### Entries taken from a collection

━━━

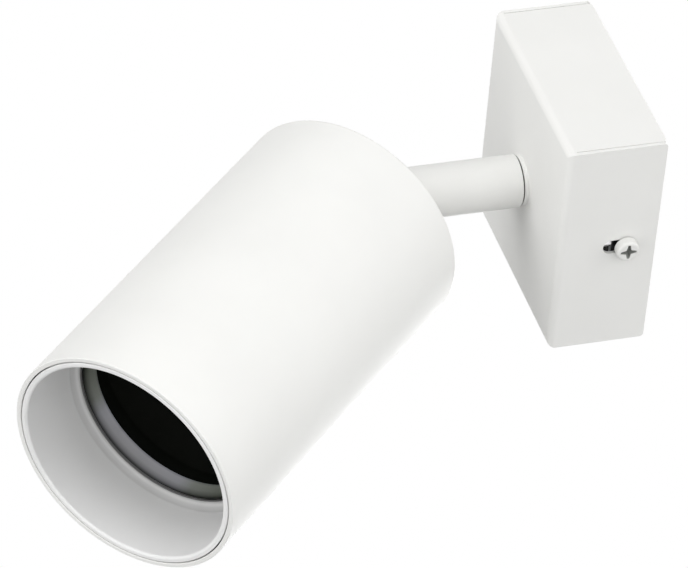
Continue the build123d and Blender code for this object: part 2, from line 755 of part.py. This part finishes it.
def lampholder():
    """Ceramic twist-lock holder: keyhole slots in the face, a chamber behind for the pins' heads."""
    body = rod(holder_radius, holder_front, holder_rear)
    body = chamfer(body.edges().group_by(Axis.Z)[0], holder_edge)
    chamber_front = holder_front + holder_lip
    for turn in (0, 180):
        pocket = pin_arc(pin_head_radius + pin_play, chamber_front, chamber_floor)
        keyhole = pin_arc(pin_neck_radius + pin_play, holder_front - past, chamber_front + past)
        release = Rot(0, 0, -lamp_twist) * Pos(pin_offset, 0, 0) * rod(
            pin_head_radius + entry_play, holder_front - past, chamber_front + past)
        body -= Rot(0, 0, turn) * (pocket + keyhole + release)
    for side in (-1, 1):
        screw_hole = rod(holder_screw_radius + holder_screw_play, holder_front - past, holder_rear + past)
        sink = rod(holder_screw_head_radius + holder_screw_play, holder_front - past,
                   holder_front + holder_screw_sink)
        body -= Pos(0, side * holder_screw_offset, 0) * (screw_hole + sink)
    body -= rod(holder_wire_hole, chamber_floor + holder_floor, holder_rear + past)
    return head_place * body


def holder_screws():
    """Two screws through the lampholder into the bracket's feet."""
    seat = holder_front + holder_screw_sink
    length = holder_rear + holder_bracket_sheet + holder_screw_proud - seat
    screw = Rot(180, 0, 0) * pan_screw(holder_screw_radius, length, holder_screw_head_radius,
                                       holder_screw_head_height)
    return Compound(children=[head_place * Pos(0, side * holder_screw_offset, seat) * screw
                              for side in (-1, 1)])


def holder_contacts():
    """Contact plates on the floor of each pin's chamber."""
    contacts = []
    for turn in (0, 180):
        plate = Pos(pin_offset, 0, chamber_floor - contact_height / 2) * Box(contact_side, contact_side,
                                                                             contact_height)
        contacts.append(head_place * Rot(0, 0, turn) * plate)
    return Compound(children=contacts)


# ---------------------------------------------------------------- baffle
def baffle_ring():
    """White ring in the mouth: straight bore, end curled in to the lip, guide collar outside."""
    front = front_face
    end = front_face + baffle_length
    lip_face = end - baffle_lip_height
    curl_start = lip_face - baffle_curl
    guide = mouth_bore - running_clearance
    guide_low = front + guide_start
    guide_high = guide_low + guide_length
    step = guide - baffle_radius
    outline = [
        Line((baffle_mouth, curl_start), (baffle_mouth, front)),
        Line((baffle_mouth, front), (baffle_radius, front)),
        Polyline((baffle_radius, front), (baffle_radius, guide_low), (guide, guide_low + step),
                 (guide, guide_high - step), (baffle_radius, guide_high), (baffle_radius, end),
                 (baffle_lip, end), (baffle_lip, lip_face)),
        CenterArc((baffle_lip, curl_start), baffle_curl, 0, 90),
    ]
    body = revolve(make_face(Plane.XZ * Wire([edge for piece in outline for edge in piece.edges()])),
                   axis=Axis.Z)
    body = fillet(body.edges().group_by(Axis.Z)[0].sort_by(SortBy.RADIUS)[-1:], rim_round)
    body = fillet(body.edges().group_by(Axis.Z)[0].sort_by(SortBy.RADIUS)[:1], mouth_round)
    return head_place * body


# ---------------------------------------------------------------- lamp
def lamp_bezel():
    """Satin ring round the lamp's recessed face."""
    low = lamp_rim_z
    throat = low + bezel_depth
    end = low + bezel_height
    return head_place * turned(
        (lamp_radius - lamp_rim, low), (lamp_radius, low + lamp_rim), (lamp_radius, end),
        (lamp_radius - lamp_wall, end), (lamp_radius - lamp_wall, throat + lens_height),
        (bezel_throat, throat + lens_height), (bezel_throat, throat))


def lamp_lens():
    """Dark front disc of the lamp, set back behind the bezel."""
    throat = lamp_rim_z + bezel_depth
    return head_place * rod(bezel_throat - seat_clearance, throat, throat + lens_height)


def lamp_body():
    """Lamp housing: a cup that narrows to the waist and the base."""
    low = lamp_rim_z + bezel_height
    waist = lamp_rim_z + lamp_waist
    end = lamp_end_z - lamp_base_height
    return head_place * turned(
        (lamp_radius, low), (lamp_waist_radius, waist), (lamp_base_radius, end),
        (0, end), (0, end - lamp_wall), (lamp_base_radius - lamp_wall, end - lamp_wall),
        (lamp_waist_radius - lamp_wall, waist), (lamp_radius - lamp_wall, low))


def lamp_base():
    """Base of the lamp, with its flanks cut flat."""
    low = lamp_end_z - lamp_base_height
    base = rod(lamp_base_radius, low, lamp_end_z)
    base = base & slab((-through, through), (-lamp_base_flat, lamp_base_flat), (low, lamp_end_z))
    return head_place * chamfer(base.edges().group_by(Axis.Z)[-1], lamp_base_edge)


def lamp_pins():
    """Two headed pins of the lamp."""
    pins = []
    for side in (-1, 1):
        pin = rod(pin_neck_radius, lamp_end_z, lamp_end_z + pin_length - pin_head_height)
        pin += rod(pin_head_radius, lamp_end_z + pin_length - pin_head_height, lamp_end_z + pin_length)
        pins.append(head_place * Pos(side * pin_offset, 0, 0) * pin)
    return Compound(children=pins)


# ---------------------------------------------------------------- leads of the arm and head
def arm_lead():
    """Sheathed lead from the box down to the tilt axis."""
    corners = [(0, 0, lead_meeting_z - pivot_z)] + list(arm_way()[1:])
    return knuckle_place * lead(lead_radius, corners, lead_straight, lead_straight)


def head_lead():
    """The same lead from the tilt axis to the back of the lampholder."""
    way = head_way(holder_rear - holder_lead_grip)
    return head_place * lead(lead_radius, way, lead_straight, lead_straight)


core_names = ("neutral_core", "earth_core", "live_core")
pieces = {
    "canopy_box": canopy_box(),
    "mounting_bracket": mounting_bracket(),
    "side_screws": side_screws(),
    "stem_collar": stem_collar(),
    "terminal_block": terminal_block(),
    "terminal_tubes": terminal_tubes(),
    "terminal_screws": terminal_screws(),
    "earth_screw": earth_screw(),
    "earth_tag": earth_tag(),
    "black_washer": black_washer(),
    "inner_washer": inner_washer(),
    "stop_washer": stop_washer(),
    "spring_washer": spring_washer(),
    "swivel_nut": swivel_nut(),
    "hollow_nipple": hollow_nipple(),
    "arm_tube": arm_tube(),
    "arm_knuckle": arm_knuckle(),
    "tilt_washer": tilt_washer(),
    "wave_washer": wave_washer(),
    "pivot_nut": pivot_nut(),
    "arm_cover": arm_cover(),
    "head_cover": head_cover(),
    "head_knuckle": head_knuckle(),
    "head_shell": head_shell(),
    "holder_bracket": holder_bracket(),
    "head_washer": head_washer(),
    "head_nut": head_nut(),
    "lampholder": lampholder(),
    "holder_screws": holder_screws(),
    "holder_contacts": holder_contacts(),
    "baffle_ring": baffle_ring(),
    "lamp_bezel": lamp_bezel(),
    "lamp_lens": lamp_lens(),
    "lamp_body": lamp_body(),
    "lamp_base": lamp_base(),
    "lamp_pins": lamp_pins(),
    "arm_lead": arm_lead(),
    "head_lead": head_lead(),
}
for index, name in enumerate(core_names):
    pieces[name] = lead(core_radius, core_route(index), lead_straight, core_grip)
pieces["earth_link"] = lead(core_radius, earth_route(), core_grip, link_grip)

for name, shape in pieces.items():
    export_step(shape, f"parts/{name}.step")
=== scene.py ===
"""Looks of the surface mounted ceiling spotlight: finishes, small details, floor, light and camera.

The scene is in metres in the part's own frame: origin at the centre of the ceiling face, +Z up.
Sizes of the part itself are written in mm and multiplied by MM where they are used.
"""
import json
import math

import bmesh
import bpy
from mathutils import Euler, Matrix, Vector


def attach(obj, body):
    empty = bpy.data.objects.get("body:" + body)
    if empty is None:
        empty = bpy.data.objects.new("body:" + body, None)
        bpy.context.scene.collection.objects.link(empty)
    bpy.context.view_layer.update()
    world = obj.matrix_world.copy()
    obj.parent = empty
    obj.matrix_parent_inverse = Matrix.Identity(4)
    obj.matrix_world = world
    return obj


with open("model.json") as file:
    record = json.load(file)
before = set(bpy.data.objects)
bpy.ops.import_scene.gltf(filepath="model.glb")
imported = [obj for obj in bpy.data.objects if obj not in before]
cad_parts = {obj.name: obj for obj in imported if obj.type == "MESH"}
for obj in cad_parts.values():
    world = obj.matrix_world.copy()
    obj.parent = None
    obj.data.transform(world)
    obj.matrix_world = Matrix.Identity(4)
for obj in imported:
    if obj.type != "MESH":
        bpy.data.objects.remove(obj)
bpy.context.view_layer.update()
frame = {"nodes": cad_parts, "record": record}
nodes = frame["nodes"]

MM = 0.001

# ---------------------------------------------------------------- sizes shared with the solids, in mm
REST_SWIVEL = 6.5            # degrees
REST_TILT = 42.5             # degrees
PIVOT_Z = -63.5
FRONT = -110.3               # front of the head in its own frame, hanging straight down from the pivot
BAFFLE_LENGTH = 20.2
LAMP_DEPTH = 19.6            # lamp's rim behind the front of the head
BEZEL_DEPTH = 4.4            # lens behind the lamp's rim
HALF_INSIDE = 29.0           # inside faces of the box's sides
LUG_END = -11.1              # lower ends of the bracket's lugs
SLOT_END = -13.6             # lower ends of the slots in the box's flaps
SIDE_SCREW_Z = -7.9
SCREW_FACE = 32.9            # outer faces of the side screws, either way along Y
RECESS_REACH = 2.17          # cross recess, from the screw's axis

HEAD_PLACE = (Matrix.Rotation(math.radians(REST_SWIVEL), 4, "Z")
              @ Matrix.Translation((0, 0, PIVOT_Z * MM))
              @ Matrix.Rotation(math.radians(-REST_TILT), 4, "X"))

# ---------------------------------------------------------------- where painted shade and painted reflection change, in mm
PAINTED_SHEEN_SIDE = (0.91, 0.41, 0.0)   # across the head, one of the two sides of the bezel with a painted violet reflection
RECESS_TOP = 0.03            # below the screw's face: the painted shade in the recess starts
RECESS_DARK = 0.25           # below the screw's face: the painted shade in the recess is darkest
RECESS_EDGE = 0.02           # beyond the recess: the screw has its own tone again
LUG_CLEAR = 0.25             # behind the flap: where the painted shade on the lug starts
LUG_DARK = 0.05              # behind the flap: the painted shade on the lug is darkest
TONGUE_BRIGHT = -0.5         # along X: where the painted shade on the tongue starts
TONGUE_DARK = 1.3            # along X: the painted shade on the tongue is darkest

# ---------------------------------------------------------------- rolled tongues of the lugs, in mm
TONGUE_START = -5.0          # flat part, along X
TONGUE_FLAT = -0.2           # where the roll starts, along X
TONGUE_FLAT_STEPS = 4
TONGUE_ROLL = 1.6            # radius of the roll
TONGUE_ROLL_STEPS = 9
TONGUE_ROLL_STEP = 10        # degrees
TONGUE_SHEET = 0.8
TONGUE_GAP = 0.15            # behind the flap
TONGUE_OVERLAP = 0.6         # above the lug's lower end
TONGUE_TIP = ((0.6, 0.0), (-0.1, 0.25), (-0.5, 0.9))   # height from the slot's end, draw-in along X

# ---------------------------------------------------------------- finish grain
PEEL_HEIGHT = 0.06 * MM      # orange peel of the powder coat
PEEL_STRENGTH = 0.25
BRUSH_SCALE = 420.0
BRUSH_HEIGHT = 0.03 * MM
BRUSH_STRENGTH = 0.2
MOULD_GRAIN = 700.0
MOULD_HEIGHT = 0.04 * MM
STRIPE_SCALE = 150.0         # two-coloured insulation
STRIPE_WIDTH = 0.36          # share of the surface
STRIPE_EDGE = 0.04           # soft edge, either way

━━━

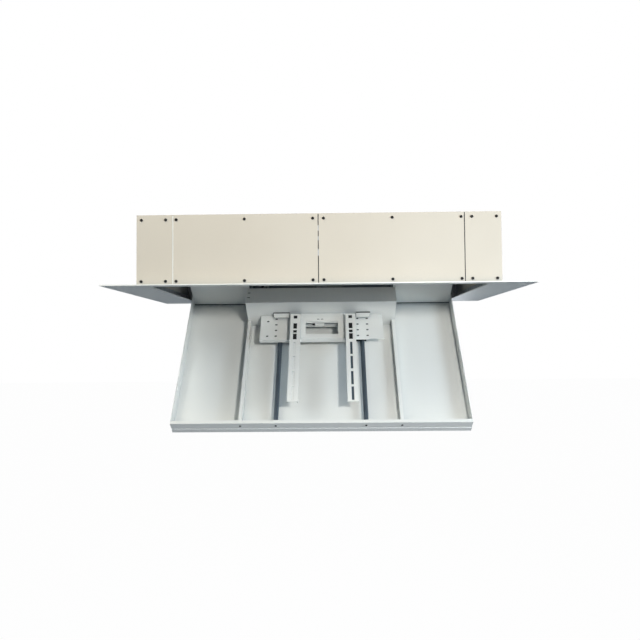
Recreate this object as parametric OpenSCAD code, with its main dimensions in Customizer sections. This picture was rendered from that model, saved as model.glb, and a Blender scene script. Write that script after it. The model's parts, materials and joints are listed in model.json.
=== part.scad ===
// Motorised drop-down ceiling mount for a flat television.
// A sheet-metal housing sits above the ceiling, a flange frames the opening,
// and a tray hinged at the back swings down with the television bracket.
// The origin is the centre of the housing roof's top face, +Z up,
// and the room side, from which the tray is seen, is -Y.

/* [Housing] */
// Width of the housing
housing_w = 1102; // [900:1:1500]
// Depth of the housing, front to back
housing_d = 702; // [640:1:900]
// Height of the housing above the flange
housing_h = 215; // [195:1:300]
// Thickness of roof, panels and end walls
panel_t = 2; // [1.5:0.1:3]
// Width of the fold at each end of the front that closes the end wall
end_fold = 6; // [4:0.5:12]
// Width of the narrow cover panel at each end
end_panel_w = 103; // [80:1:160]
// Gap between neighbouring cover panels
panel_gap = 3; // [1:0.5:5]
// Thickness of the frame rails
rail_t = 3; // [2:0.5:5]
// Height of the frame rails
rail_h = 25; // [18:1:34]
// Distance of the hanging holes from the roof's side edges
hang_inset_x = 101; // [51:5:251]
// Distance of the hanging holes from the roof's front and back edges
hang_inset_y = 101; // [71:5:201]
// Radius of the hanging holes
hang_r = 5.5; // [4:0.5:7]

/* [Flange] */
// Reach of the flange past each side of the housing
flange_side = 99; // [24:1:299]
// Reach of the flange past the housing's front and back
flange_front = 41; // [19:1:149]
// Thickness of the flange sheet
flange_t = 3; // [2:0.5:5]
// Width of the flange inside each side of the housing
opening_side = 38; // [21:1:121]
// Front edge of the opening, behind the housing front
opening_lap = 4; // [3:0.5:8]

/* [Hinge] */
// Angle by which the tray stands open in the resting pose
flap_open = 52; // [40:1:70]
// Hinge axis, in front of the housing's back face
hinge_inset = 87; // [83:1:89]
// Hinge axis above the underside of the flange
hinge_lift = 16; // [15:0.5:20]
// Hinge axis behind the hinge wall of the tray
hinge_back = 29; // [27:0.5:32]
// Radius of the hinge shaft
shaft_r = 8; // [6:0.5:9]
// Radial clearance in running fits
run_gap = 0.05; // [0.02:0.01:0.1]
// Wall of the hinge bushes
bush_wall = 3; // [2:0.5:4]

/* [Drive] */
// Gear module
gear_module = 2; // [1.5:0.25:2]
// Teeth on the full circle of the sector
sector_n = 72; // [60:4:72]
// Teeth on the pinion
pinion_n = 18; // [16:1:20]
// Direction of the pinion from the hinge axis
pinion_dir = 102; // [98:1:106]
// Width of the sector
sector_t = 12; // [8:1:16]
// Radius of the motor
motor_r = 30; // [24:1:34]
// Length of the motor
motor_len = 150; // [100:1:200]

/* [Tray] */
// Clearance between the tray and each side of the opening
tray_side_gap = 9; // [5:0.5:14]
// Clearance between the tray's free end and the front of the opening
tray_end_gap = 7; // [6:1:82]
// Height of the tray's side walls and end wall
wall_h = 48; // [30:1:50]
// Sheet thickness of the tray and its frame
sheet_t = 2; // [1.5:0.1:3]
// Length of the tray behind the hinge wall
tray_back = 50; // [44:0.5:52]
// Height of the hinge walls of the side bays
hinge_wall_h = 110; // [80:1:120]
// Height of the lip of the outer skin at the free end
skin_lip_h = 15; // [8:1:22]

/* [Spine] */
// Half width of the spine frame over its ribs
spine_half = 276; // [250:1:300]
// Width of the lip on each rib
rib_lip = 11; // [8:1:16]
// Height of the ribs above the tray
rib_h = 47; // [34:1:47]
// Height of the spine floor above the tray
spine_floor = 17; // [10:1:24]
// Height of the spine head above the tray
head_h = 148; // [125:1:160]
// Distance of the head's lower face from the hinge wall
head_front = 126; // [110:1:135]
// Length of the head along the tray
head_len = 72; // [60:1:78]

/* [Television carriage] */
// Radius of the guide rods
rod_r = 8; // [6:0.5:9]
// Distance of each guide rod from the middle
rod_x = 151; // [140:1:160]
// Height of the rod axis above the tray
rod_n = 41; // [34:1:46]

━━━

### WHAT YOU ARE ASKED TO DO
Filter the listing for the word "type" and copy every line that holds it.

### RESPONSE BELOW
cad_parts = {obj.name: obj for obj in imported if obj.type == "MESH"}
    if obj.type != "MESH":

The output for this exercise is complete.